Moon receives a message, apparently from Sparks, urging her to come to Carbuncle, though sibyls may not legally enter the city. On her way, she becomes entangled with smugglers and is taken offworld. This is normally a one way trip for a Tiamatan citizen. Hegemony law prevents any native Tiamatian from returning after leaving the planet, fearing that travelers would realize how Tiamat is being exploited and use this knowledge to foment rebellion. Arienrhod is crushed; she had planned to draw Moon to Carbuncle and make her the next Summer Queen. Moon was supposed to reject the Summer fear of technology and develop resistance to the Hegemony during the next Summer reign.

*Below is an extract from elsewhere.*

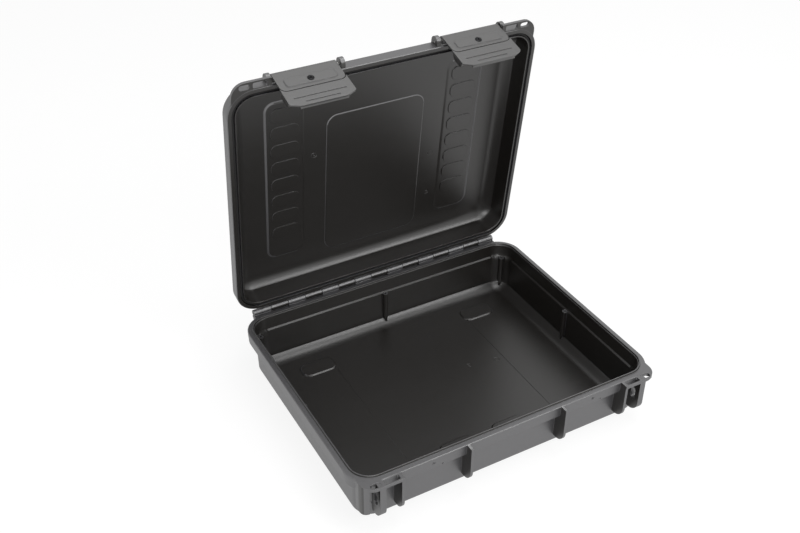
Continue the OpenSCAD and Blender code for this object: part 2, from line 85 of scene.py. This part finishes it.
def blend(material, factor, low, high):
    """Mixes two colours, or two numbers, by a factor socket."""
    if isinstance(low, str):
        node = add(material, "Mix", {0: factor}, {6: paint(low), 7: paint(high)}, data_type="RGBA")
        return node.outputs[2]
    links, inputs = {0: factor}, {}
    for slot, term in ((2, low), (3, high)):
        (links if hasattr(term, "is_linked") else inputs)[slot] = term
    return add(material, "Mix", links, inputs, data_type="FLOAT").outputs[0]


def moulded_plastic(name, dark, light, gloss, grain, depth, index):
    """Injection moulded black plastic. Faint flow clouds and streaks from the filling of the mould,
    a fine grain (its size and depth in mm), roughness that wanders between the two values of
    gloss, and edges broken by half a millimetre."""
    material, surface = new_material(name, IOR=index)
    link = material.node_tree.links.new
    place = add(material, "TexCoord").outputs["Object"]
    clouds = add(material, "TexNoise", {"Vector": place},
                 Scale=9.0, Detail=4.0, Roughness=0.6).outputs[0]
    streaks = add(material, "Mapping", {"Vector": place}, Scale=(3.0, 26.0, 26.0)).outputs[0]
    flow = add(material, "TexNoise", {"Vector": streaks},
               Scale=4.0, Detail=3.0, Roughness=0.5).outputs[0]
    drift = number(material, "MULTIPLY", number(material, "ADD", clouds, flow), 0.5)
    link(blend(material, drift, dark, light), surface.inputs["Base Color"])

    mottle = add(material, "TexNoise", {"Vector": place}, Scale=160.0, Detail=2.0).outputs[0]
    wander = number(material, "MULTIPLY", number(material, "ADD", mottle, drift), 0.5)
    link(blend(material, wander, *gloss), surface.inputs["Roughness"])

    height = add(material, "TexNoise", {"Vector": place}, Scale=1 / (grain * MM), Detail=1.5)
    bump = add(material, "Bump", {"Height": height.outputs[0]}, Strength=0.4, Distance=depth * MM)
    soft_edge = add(material, "Bevel", {"Normal": bump.outputs["Normal"]},
                    samples=6, Radius=0.6 * MM)
    link(soft_edge.outputs["Normal"], surface.inputs["Normal"])
    return material


def drawn_steel(name, tint, rough):
    """Cold drawn stainless wire: straight fine draw lines along the pin, so the highlight is
    a long soft streak."""
    material, surface = new_material(name, Metallic=1.0, Roughness=rough)
    link = material.node_tree.links.new
    place = add(material, "TexCoord").outputs["Object"]
    stretch = add(material, "Mapping", {"Vector": place}, Scale=(4.0, 900.0, 900.0))
    lines = add(material, "TexNoise", {"Vector": stretch.outputs["Vector"]}, Scale=1.0, Detail=2.0)
    link(blend(material, lines.outputs["Fac"], *tint), surface.inputs["Base Color"])
    bump = add(material, "Bump", {"Height": lines.outputs["Fac"]}, Strength=0.2, Distance=0.01 * MM)
    link(bump.outputs["Normal"], surface.inputs["Normal"])
    return material


def sealing_cord(name):
    """Extruded cellular rubber cord: matt black with open pores of a third of a millimetre."""
    material, surface = new_material(name, Roughness=0.8, IOR=1.5)
    link = material.node_tree.links.new
    place = add(material, "TexCoord").outputs["Object"]
    pores = add(material, "TexVoronoi", {"Vector": place}, Scale=3000.0)
    link(blend(material, pores.outputs["Distance"], "#0c0c0c", "#1c1b1b"), surface.inputs["Base Color"])
    bump = add(material, "Bump", {"Height": pores.outputs["Distance"]}, Strength=0.4, Distance=0.05 * MM)
    link(bump.outputs["Normal"], surface.inputs["Normal"])
    return material


HINGE = (0.0, 208.6 * MM, 90.3 * MM)
# Outside, the plastic has a leather grain that spreads a strong grey sheen. Inside it is the same
# plastic, satin, with its colour painted darker as painted shade. The latches are as the outside.
# Polypropylene's own index is about 1.49: these are raised until the sheen has the photograph's tones,
# and aren't the plastic's real ones.
textured_plastic = moulded_plastic("polypropylene_black_textured", "#242326", "#2a292c",
                                   (0.38, 0.50), grain=0.55, depth=0.02, index=2.2)
# The satin copy's darker colour is painted shade, not a different plastic.
satin_painted_shade_plastic = moulded_plastic("polypropylene_black_satin_painted_shade", "#0c0906", "#120f0c", (0.30, 0.42),
                                grain=0.30, depth=0.010, index=1.72)
latch_plastic = moulded_plastic("glass_filled_nylon_fine_texture", "#222120", "#292827", (0.36, 0.48),
                                grain=0.40, depth=0.02, index=2.0)
pin_steel = drawn_steel("stainless_steel_drawn", ("#a9a9a7", "#c3c3c0"), 0.28)
spring_steel = drawn_steel("spring_steel_strip", ("#8d8d8b", "#a5a5a2"), 0.32)
rivet_steel = drawn_steel("rivet_black_zinc", ("#1f1f20", "#2b2b2c"), 0.35)
seal_rubber = sealing_cord("seal_cord_cellular_rubber")

FINISH = {
    "base_shell": textured_plastic, "lid_shell": textured_plastic, "lid_gasket": seal_rubber,
    "hinge_pin": pin_steel,
}
for side in ("left", "right"):
    FINISH["latch_body_" + side] = latch_plastic
    FINISH["latch_trigger_" + side] = latch_plastic
    FINISH["latch_pivot_pin_" + side] = pin_steel
    FINISH["trigger_pin_" + side] = pin_steel
    FINISH["trigger_spring_" + side] = spring_steel
    FINISH["latch_rivet_" + side] = rivet_steel
for name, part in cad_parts.items():
    part.data.materials.clear()
    part.data.materials.append(FINISH[name])


# Finished shells

# All in mm, for the right half and the lid shut; the left half mirrors them. A span is its two ends.
SLOT_MARGIN = 0.1
INNER_SLOT = (192.0, 209.0), (-210.0, -203.2)
OUTER_SLOT = (215.5, 229.5), (-210.0, -202.8)
INNER_SLOT_END, INNER_SLOT_DEPTH = 211.4, (-210.7, -202.3)
WIDER_OUTER_SLOT = (216.0, 231.6), (-210.2, -202.3)
BASE_FLANGE, BASE_INNER_SLOT_START = (82.5, 88.5), 188.6
LID_FLANGE, LID_INNER_SLOT_START = (88.5, 93.7), 190.3
FOOT_HEIGHTS, RIB_BACK = (18.0, 34.3), -186.0
RIB_SPANS = (76.0, 81.0), (183.5, 188.5), (211.0, 221.5)
RIB_FOOT = dict(centre_y=-193.4, centre_z=43.0, radius=19.0)
WRAP_START, WRAP_BACK = 234.0, -175.0
WRAP_FOOT = dict(centre_y=-196.1, centre_z=53.0, radius=17.0)
RIGHT_WRAP_END = 81.0
TUB_HALF = 241, 192
BASE_MIDDLE, LID_MIDDLE = 55, 92
LID_OPENING = radians(82.8)


def inside(value, span, margin=0.0):
    return span[0] - margin < value < span[1] + margin


def rescale(value, old, new):
    return new[0] + (value - old[0]) * (new[1] - new[0]) / (old[1] - old[0])


def quarter_foot(y, centre_y, centre_z, radius):
    """Height of a foot whose front runs down in a quarter circle and then back level."""
    reach = min(max(centre_y - y, 0.0), radius)
    return centre_z - (radius * radius - reach * reach) ** 0.5


def shape_slots(x, y, z, flange, inner_start):
    """The shackle slots fill the bays between the ribs."""
    wider_inner = (inner_start, INNER_SLOT_END), INNER_SLOT_DEPTH
    for old, new in ((INNER_SLOT, wider_inner), (OUTER_SLOT, WIDER_OUTER_SLOT)):
        if (inside(z, flange) and inside(x, old[0], SLOT_MARGIN)
                and inside(y, old[1], SLOT_MARGIN)):
            return rescale(x, old[0], new[0]), rescale(y, old[1], new[1])
    return x, y


def shape_base(x, y, z, right):
    """Quarter-round feet under the front ribs and a higher one under the left wrapped corner. On
    the right the photograph shows the background there, so that wrap ends under the flange.
    Known fault: the wrap's rule also catches nine points a side of the body's own corner, and on
    the right some faces cross each other there."""
    x, y = shape_slots(x, y, z, BASE_FLANGE, BASE_INNER_SLOT_START)
    if inside(z, FOOT_HEIGHTS) and y < RIB_BACK and any(inside(x, span) for span in RIB_SPANS):
        z = quarter_foot(y, **RIB_FOOT)
    if inside(z, FOOT_HEIGHTS) and y < WRAP_BACK and x > WRAP_START:
        z = RIGHT_WRAP_END if right else quarter_foot(y, **WRAP_FOOT)
    return x, y, z


def shape_lid(x, y, z, right):
    x, y = shape_slots(x, y, z, LID_FLANGE, LID_INNER_SLOT_START)
    return x, y, z


def finished_shell(node, shape, turn, middle):
    """A copy of a shell with its facets joined, its feet and slots worked over as seen in the
    photograph, its curved faces shaded smooth. The satin copy, whose darker colour is painted shade, goes
    on the faces that look into the tub, whose middle is at that height in mm, and on the rib flanks,
    sealing tongue and joint face, where it paints their shade. The lid is worked on as if it were shut."""
    bpy.ops.object.select_all(action="DESELECT")
    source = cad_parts[node]
    piece = source.copy()
    piece.data = source.data.copy()
    piece.name = node + "_finished"
    bpy.context.scene.collection.objects.link(piece)
    piece.select_set(True)
    bpy.context.view_layer.objects.active = piece
    bpy.ops.object.mode_set(mode="EDIT")
    bpy.ops.mesh.select_all(action="SELECT")
    bpy.ops.mesh.remove_doubles(threshold=0.002 * MM)
    bpy.ops.mesh.dissolve_limited(angle_limit=radians(0.05), use_dissolve_boundaries=False)
    bpy.ops.object.mode_set(mode="OBJECT")
    shut = (Matrix.Translation(HINGE) @ Matrix.Rotation(turn, 4, "X")
            @ Matrix.Translation([-c for c in HINGE]))
    back = shut.inverted()
    for vertex in piece.data.vertices:
        x, y, z = (c / MM for c in shut @ vertex.co)
        new_x, new_y, new_z = shape(abs(x), y, z, x > 0)
        if (new_x, new_y, new_z) != (abs(x), y, z):
            side = 1 if x > 0 else -1
            vertex.co = back @ (Vector((side * new_x, new_y, new_z)) * MM)
    # Slot 1 is the satin copy: its darker colour paints shade on the tub's inside, the rib flanks, the
    # sealing tongue and the lid's joint face.
    piece.data.materials.append(satin_painted_shade_plastic)
    for face in piece.data.polygons:
        spot, normal = shut @ face.center / MM, shut.to_3x3() @ face.normal
        toward_middle = normal.dot(Vector((0, 0, middle)) - spot) > 0
        tub = abs(spot.x) < TUB_HALF[0] and abs(spot.y) < TUB_HALF[1] and toward_middle
        tongue = 88.05 < spot.z < 90.4 and abs(normal.z) < 0.6 and normal.z > -0.2
        rib_flank = abs(normal.x) > 0.9 and spot.y < -190.5 and not 82.4 < spot.z < 94
        joint_face = node == "lid_shell" and normal.z < -0.8 and spot.z < 99
        face.material_index = int(tub or tongue or rib_flank or joint_face)
    bpy.ops.object.shade_smooth_by_angle(angle=radians(24))
    flat = piece.modifiers.new("flat_faces_stay_flat", "WEIGHTED_NORMAL")
    flat.keep_sharp = True
    flat.weight = 100
    bpy.ops.object.modifier_apply(modifier=flat.name)
    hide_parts(node)
    return piece


base_finished = finished_shell("base_shell", shape_base, 0.0, BASE_MIDDLE)
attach(base_finished, "base")
lid_finished = finished_shell("lid_shell", shape_lid, LID_OPENING, LID_MIDDLE)
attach(lid_finished, "lid")


# Stage

def seen_directly(path, tree):
    """1 for what the camera, a reflection or a clear body sees, 0 for light on the object."""
    total = path.outputs["Is Camera Ray"]
    for kind in ("Is Glossy Ray", "Is Transmission Ray"):
        sum_up = tree.nodes.new("ShaderNodeMath")
        sum_up.operation = "ADD"
        sum_up.use_clamp = True
        tree.links.new(total, sum_up.inputs[0])
        tree.links.new(path.outputs[kind], sum_up.inputs[1])
        total = sum_up.outputs[0]
    return total


def pale_floor():
    """White sweep. Seen directly it glows up to white and keeps a soft shadow of the case."""
    bpy.ops.mesh.primitive_plane_add(size=14, location=(0, 0, -0.0005))
    floor = bpy.context.object
    floor.name = "floor"
    material = bpy.data.materials.new("paper_sweep_white")
    material.use_nodes = True
    tree = material.node_tree
    tree.nodes.clear()
    paper = add(material, "BsdfDiffuse", Color=paint("#e6e6e6"))
    shaded = add(material, "BsdfDiffuse", Color=paint("#7e7e7e"))
    glow = add(material, "Emission", Color=(1, 1, 1, 1), Strength=0.84)
    seen = add(material, "AddShader", {0: shaded.outputs[0], 1: glow.outputs[0]})
    path = add(material, "LightPath")
    surface = add(material, "MixShader", {0: seen_directly(path, tree), 1: paper.outputs[0],
                                          2: seen.outputs[0]})
    add(material, "OutputMaterial", {"Surface": surface.outputs[0]})
    floor.data.materials.append(material)


def studio_world():
    world = bpy.data.worlds.new("white_studio")
    bpy.context.scene.world = world
    world.use_nodes = True
    tree = world.node_tree
    tree.nodes.clear()
    seen = tree.nodes.new("ShaderNodeBackground")
    seen.inputs["Color"].default_value = (1, 1, 1, 1)
    seen.inputs["Strength"].default_value = 1.0
    light = tree.nodes.new("ShaderNodeBackground")
    light.inputs["Color"].default_value = (1, 1, 1, 1)
    light.inputs["Strength"].default_value = 0.45
    path = tree.nodes.new("ShaderNodeLightPath")
    mix = tree.nodes.new("ShaderNodeMixShader")
    out = tree.nodes.new("ShaderNodeOutputWorld")
    tree.links.new(seen_directly(path, tree), mix.inputs[0])
    tree.links.new(light.outputs[0], mix.inputs[1])
    tree.links.new(seen.outputs[0], mix.inputs[2])
    tree.links.new(mix.outputs[0], out.inputs["Surface"])


def softbox(name, place, target, size, power):
    bpy.ops.object.light_add(type="AREA", location=place)
    lamp = bpy.context.object
    lamp.name = name
    lamp.data.shape = "RECTANGLE"
    lamp.data.size, lamp.data.size_y = size
    lamp.data.energy = power
    aim = Vector(target) - Vector(place)
    lamp.rotation_euler = aim.to_track_quat("-Z", "Y").to_euler()


def photo_camera():
    bpy.ops.object.camera_add()
    camera = bpy.context.object
    camera.name = "photo_camera"
    right, up, back = (0.8749, -0.4843, 0.0012), (0.2782, 0.5046, 0.8173), (-0.3964, -0.7148, 0.5762)
    turn = Matrix((right, up, back)).transposed()
    camera.matrix_world = Matrix.Translation((-0.6551, -1.0475, 1.1028)) @ turn.to_4x4()
    camera.data.sensor_width = 36
    camera.data.lens = 46.97
    bpy.context.scene.camera = camera


pale_floor()
studio_world()
softbox("overhead", (0.3, -0.1, 2.4), (0, 0, 0.2), (1.6, 1.2), 20)
softbox("front_right_high", (1.05, -1.75, 1.65), (0, 0, 0.15), (1.4, 0.7), 17)
softbox("front_left_low", (-1.1, -2.4, 0.8), (0, 0, 0.1), (1.8, 1.0), 24)
photo_camera()

view = bpy.context.scene.view_settings
view.view_transform = "Standard"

Arienrhod devises a backup plan; she will unleash a plague at the Change which will kill most Summers and spare most Winters, allowing Tiamat to continue its technological growth before the Hegemony returns.

Moon is taken to the capital planet, Kharemough, and discovers that the Winters' prejudice against sibyls is a political tool used by the Hegemony to preserve its control of technology on Tiamat. Sibyls are highly respected throughout the other planets of the Hegemony; only on Tiamat, due to a careful reinforcement of superstitions during the reign of Winter, are they considered dangerous and mentally unstable. The sibyls are actually part of a data network devised by the Old Empire as a way to rebuild society more quickly after the Empire's fall. Sibyls have the ability to communicate with a vast electronic databank, which explains their ability to answer seemingly unknowable questions. Moon learns from another sibyl that Sparks is in danger, and returns to Tiamat illegally. Due to time dilation, five years pass on Tiamat while Moon is only gone for a period of weeks.

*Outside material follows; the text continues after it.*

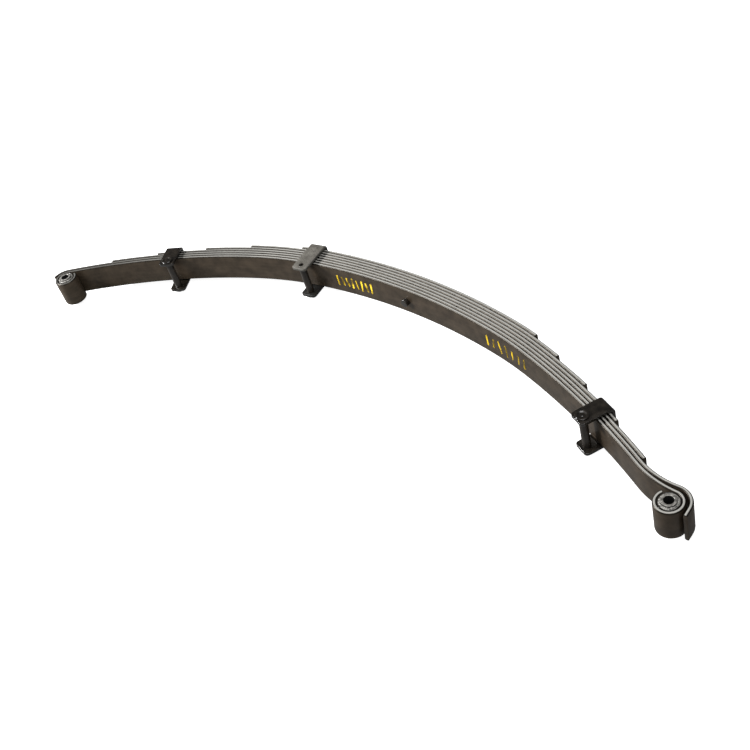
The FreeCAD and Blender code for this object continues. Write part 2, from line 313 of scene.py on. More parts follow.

After a crash landing and short sojourn as a captive of Winter outlaws, Moon returns to Carbuncle and confronts Arienrhod. Arienrhod's plan to unleash the plague is foiled, and Moon is chosen to become the next Summer Queen. She begins to prepare Tiamat to face the Hegemony as a peer when the 150 years of summer end and interstellar travel is again possible through the black hole.

== Sequels ==
Vinge wrote a sequel to The Snow Queen called The Summer Queen (1991), with a shorter novel, World's End (1984), linking the two. A prequel, Tangled Up In Blue, was published in 2000.

==Critical reception==
Vinge's novel was well received when it initially came out. Later reviewers have admired the complex world-building Vinge created with the planet of Tiamat and the Hegemony calling it a "carefully crafted universe" and "impeccable and expansive". Reaction to the characters and plot have been mixed. Some reviewers have seen the characters as "distinctive and believable" while others have felt the characters too casual. The plot has been called "fast-paced and eventful" and "the kind of book that felt much shorter than the 500-odd pages in spans", but criticized because "the love story holds very few surprises especially if you’ve read the original Hans Christian Anderson fairytale".